Alan Jacobs


#

newberrylibrary:

Happy Birthday, Sir Arthur Conan Doyle!

Doyle, a Scottish physician and writer, is best remembered as the creator of Sherlock Holmes, one of crime fiction’s most beloved characters.

Holmes—and his intrepid sidekick Watson—first appeared in A Study in Scarlet, published in the 1886 Beeton’s Christmas Annual. Holmes was partially modeled after Joseph Bell, Doyle’s former university professor. Doyle wrote to Bell, “It is most certainly to you that I owe Sherlock Holmes… [R]ound the centre of deduction and inference and observation which I have heard you inculcate I have tried to build up a man.”

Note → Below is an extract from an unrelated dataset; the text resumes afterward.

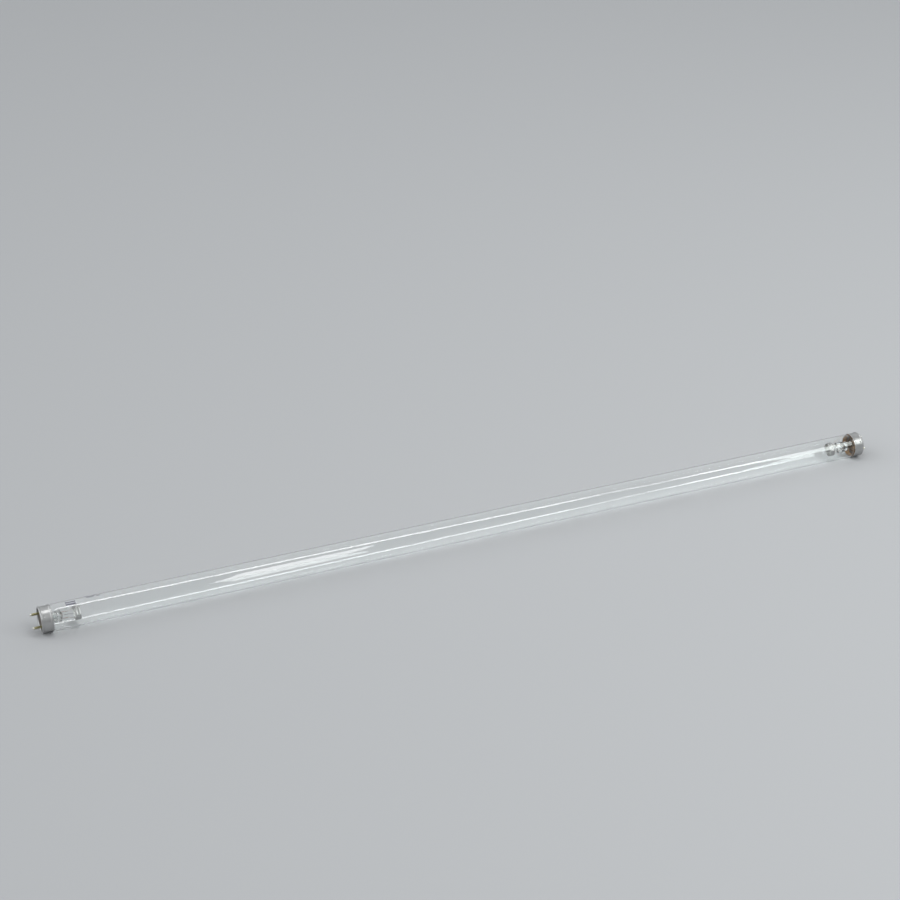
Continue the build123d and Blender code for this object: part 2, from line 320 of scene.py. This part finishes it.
def tube_glass():
    """Drawn glass: long ripples, and a tint that hardly varies."""
    graph = Graph("tube_glass")
    graph.set(Roughness=0.0, IOR=TUBE_IOR, Transmission_Weight=1.0)
    streaks = graph.noise(scale=14, stretch=(0.4, 1, 1))
    graph.colour(graph.shades(streaks, TUBE_TINTS, spread=(0.35, 0.7)))
    ripples = graph.noise(scale=60, detail=2.0, stretch=(0.02, 1, 1))
    graph.bump(ripples, distance=0.00002)
    let_light_through(graph, TUBE_SHADE)
    print_ink(graph)
    return graph.material


def stem_glass():
    """Glass worked in a flame: uneven, and dull in places."""
    graph = Graph("stem_glass")
    graph.set(IOR=STEM_IOR, Transmission_Weight=1.0)
    graph.colour(graph.shades(graph.noise(scale=300), STEM_TINTS))
    graph.rough(graph.between(graph.noise(scale=420), (0.45, 0.8), (0.0, 0.12)))
    graph.bump(graph.noise(scale=260, detail=2.0), distance=0.0003)
    let_light_through(graph, STEM_SHADE)
    return graph.material


def cap_aluminium():
    """Sheet brushed round the cap, with blotches that are duller."""
    graph = Graph("cap_aluminium")
    graph.set(Metallic=1.0)
    lines = graph.noise(scale=1, detail=4.0, stretch=(9000, 60, 60), roughness=0.7)
    blotches = graph.noise(scale=160, detail=4.0)
    dulled = graph.between(blotches, (0.4, 0.75), (0.0, 0.7))
    graph.colour(graph.mix(dulled, ALUMINIUM, ALUMINIUM_DULL))
    brushed = graph.between(lines, NOISE_SPREAD, (0.26, 0.40))
    handled = graph.between(blotches, (0.4, 0.7), (0.0, 0.06))
    graph.rough(graph.maths("ADD", brushed, handled))
    graph.bump(lines, distance=0.00001)
    return graph.material


def disc_phenolic():
    """Pressed board with fibres, smeared with cement on its inner face."""
    graph = Graph("disc_phenolic")
    graph.set(IOR=BOARD_IOR)
    fibres = graph.noise(scale=1500, detail=5.0, stretch=(1, 0.55, 1))
    inner_face = graph.between(graph.along(), SMEAR_ENDS, (1.0, 0.0))
    graph.colour(graph.mix(inner_face, graph.shades(fibres, BOARD), graph.shades(fibres, BOARD_SMEARED)))
    graph.rough(graph.between(graph.noise(scale=900), NOISE_SPREAD, (0.45, 0.7)))
    graph.bump(fibres, distance=0.00004)
    return graph.material


def pin_brass():
    """Stained brass with marks drawn along the pin, and a paler colour over the last millimetres to the
    tip.
    """
    graph = Graph("pin_brass")
    graph.set(Metallic=1.0)
    stain = graph.noise(scale=700, detail=4.0, stretch=(0.35, 1, 1))
    brass = graph.shades(stain, BRASS, spread=(0.3, 0.75))
    graph.colour(graph.mix(graph.between(graph.along(), PIN_TIP_STARTS), brass, PIN_TIP))
    graph.rough(graph.between(stain, NOISE_SPREAD, (0.24, 0.42)))
    graph.bump(graph.noise(scale=1, stretch=(300, 2500, 2500)), distance=0.000008)
    return graph.material


def cap_cement():
    graph = Graph("cap_cement")
    graph.set(Roughness=0.75)
    grains = graph.noise(scale=1600, detail=4.0)
    graph.colour(graph.shades(grains, CEMENT, spread=(0.3, 0.72)))
    graph.bump(grains, distance=0.00015)
    return graph.material


def lead_wire():
    """Nickel, and copper red where the wire is sealed in the press."""
    graph = Graph("lead_wire")
    graph.set(Metallic=1.0)
    along = graph.along()
    sealed = graph.maths(
        "MULTIPLY", graph.between(along, PRESS_STARTS), graph.between(along, PRESS_ENDS, (1.0, 0.0))
    )
    grime = graph.noise(scale=900)
    graph.colour(graph.mix(sealed, graph.shades(grime, NICKEL), SEALED_WIRE))
    graph.rough(graph.between(grime, NOISE_SPREAD, (0.25, 0.4)))
    return graph.material


def electrode_coil():
    """Wire under a crumbly pale coating."""
    graph = Graph("electrode_coil")
    crumbs = graph.noise(scale=5200, detail=4.0)
    graph.colour(graph.shades(crumbs, COATING, spread=(0.35, 0.6)))
    graph.rough(graph.between(crumbs, NOISE_SPREAD, (0.6, 0.9)))
    graph.bump(crumbs, distance=0.00008)
    return graph.material


def guard_steel():
    """Bright strip with the marks of its rolling."""
    graph = Graph("guard_steel")
    graph.set(Metallic=1.0)
    rolled = graph.noise(scale=1, stretch=(5000, 120, 120))
    graph.colour(graph.shades(graph.noise(scale=380), STEEL))
    graph.rough(graph.between(rolled, NOISE_SPREAD, (0.08, 0.2)))
    graph.bump(rolled, distance=0.000006)
    return graph.material


# The material of each kind of node, by how the node's name goes on after its side
FINISHES = {
    "cap_shell": cap_aluminium,
    "insulator_disc": disc_phenolic,
    "pin": pin_brass,
    "cement": cap_cement,
    "stem": stem_glass,
    "lead": lead_wire,
    "coil": electrode_coil,
    "guard": guard_steel,
}


def dress_nodes():
    """Give each node of the two ends its material; the tube's node is replaced instead."""
    for kind, finish in FINISHES.items():
        material = finish()
        for name, node in NODES.items():
            if name.startswith((f"left_{kind}", f"right_{kind}")):
                for slot in node.material_slots:
                    slot.material = material


def smooth_step(value):
    value = min(max(value, 0.0), 1.0)
    return value * value * (3 - 2 * value)


def wall_radius(x, inset):
    """Radius of the envelope's outer surface, or of one inset from it, at a place along the lamp."""
    fall = smooth_step((abs(x) - SHOULDER_X) / SHOULDER_SPAN)
    return TUBE_R - inset - (TUBE_R - NECK_R) * fall


def stations():
    """Places along the lamp where the lathe has a ring, close together at the shoulders."""
    shoulder = [SHOULDER_X + SHOULDER_SPAN * i / SHOULDER_RINGS for i in range(SHOULDER_RINGS + 1)]
    right = shoulder + [TUBE_HALF]
    middle = [-SHOULDER_X + 2 * SHOULDER_X * i / TUBE_RINGS for i in range(1, TUBE_RINGS)]
    return [-x for x in reversed(right)] + middle + right


def lathe(name, profile, material):
    """A closed mesh turned about the lamp's axis from a ring of (x, radius) points."""
    mesh = bpy.data.meshes.new(name)
    build = bmesh.new()
    rings = []
    for x, radius in profile:
        angles = (2 * pi * k / SIDES for k in range(SIDES))
        rings.append([build.verts.new((x, radius * cos(a), radius * sin(a))) for a in angles])
    for ring, following in zip(rings, rings[1:] + rings[:1]):
        for k in range(SIDES):
            after = (k + 1) % SIDES
            face = build.faces.new((ring[k], ring[after], following[after], following[k]))
            face.smooth = True
    bmesh.ops.recalc_face_normals(build, faces=build.faces)
    build.to_mesh(mesh)
    build.free()
    mesh.materials.append(material)
    piece = bpy.data.objects.new(name, mesh)
    bpy.context.scene.collection.objects.link(piece)
    return piece


def clear_tube():
    """The envelope as one skin: out along its outer surface and back along its inner one."""
    places = stations()
    outer = [(x, wall_radius(x, 0)) for x in places]
    inner = [(x, wall_radius(x, WALL)) for x in reversed(places)]
    tube = lathe("clear_tube", outer + inner, tube_glass())
    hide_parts("glass_tube")
    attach(tube, BODY)


def floor():
    graph = Graph("pale_floor")
    graph.set(Roughness=0.85, Specular_IOR_Level=0.2)
    darker = tuple(FLOOR_GRAIN * part for part in FLOOR_COLOUR)
    graph.colour(graph.shades(graph.noise(scale=900, detail=4.0), (darker, FLOOR_COLOUR)))
    bpy.ops.mesh.primitive_plane_add(size=2 * FLOOR_HALF, location=(0, 0, FLOOR_Z))
    plane = bpy.context.object
    plane.name = "floor"
    plane.data.materials.append(graph.material)


def lamp(name, size, radiance, place, colour=(1.0, 1.0, 1.0)):
    """A lit rectangle of a given radiance, at a place given as a matrix; it faces along -Z."""
    light = bpy.data.lights.new(name, "AREA")
    light.shape = "RECTANGLE"
    light.size, light.size_y = size
    light.color = colour
    light.energy = radiance * pi * size[0] * size[1]
    holder = bpy.data.objects.new(name, light)
    holder.matrix_world = place
    bpy.context.scene.collection.objects.link(holder)


def overhead_row():
    along = Vector((1.0, ROW_SLOPE, 0.0))
    origin = Vector((*ROW_START, ROW_HEIGHT))
    turn = Matrix.Rotation(atan2(along.y, along.x) + ROW_SKEW, 4, "Z")
    for start, stop in ROW_SPANS:
        length = (stop - start) * along.length
        middle = origin + along * (start + stop) / 2
        lamp("overhead", (length, ROW_WIDTH), ROW_RADIANCE, Matrix.Translation(middle) @ turn)


def windows():
    """Each window faces the point of the lamp's axis that its place along the lamp gives."""
    for name, x, lift, away, size, roll, colour in WINDOWS:
        centre = Vector((x, -away * cos(lift), away * sin(lift)))
        turn = (Vector((x, 0, 0)) - centre).to_track_quat("-Z", "Y").to_matrix().to_4x4()
        place = Matrix.Translation(centre) @ turn @ Matrix.Rotation(roll, 4, "Z")
        lamp(name, size, WINDOW_RADIANCE, place, colour)


def world():
    """Soft light all round, brighter high behind the lamp and beyond its left end."""
    sky = bpy.data.worlds.new("studio")
    bpy.context.scene.world = sky
    sky.use_nodes = True
    graph = Tree(sky.node_tree)
    background = sky.node_tree.nodes["Background"]
    background.inputs["Color"].default_value = (*SKY_COLOUR, 1.0)
    direction = graph.axes(graph.add("ShaderNodeTexCoord").outputs["Generated"])
    level = SKY_LEVEL
    for strength, axis, spread, rise in SKY_GLOWS:
        sideways = graph.between(direction[axis], spread, interpolation="SMOOTHSTEP")
        upwards = graph.between(direction["Z"], rise, interpolation="SMOOTHSTEP")
        glow = graph.maths("MULTIPLY", sideways, upwards)
        level = graph.maths("MULTIPLY_ADD", glow, strength, level)
    graph.link(level, background.inputs["Strength"])


def camera():
    lens = bpy.data.cameras.new("camera")
    lens.sensor_fit = "HORIZONTAL"
    lens.sensor_width = SENSOR
    lens.lens = SENSOR / 2 / tan(CAMERA_VIEW / 2)
    lens.clip_start, lens.clip_end = CAMERA_CLIP
    holder = bpy.data.objects.new("camera", lens)
    holder.location = CAMERA_AT
    holder.rotation_euler = (pi / 2 - CAMERA_PITCH, 0, -CAMERA_YAW)
    bpy.context.scene.collection.objects.link(holder)
    bpy.context.scene.camera = holder


bpy.context.scene.view_settings.view_transform = "Standard"
camera()
floor()
world()
overhead_row()
windows()
dress_nodes()
clear_tube()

In December of 1893, Doyle resolved to concentrate on what he considered his more important work—his historical novels. He had Holmes and Professor Moriarty plunge to their (ostensible) deaths in “The Final Problem.” Public outcry demanded that he revive his much loved sleuth. He did so in 1901’s The Hound of the Baskervilles, first published in Strand Magazine. He set the novel before the “The Final Problem.” Holmes was officially revived in 1903’s “The Adventure of the Empty House, ” in which he explains Moriarty’s death and his own miraculous survival. 

Pictured: 1) a 1901 publicity poster announcing the publication of Hound of the Baskervilles. It was illustrated by Albert Morrow. 2) Front cover of the original publisher’s binding, designed by Alfred Garth Jones. It sports a silhouette of a hound, printed in black amidst red cloth and gold accents.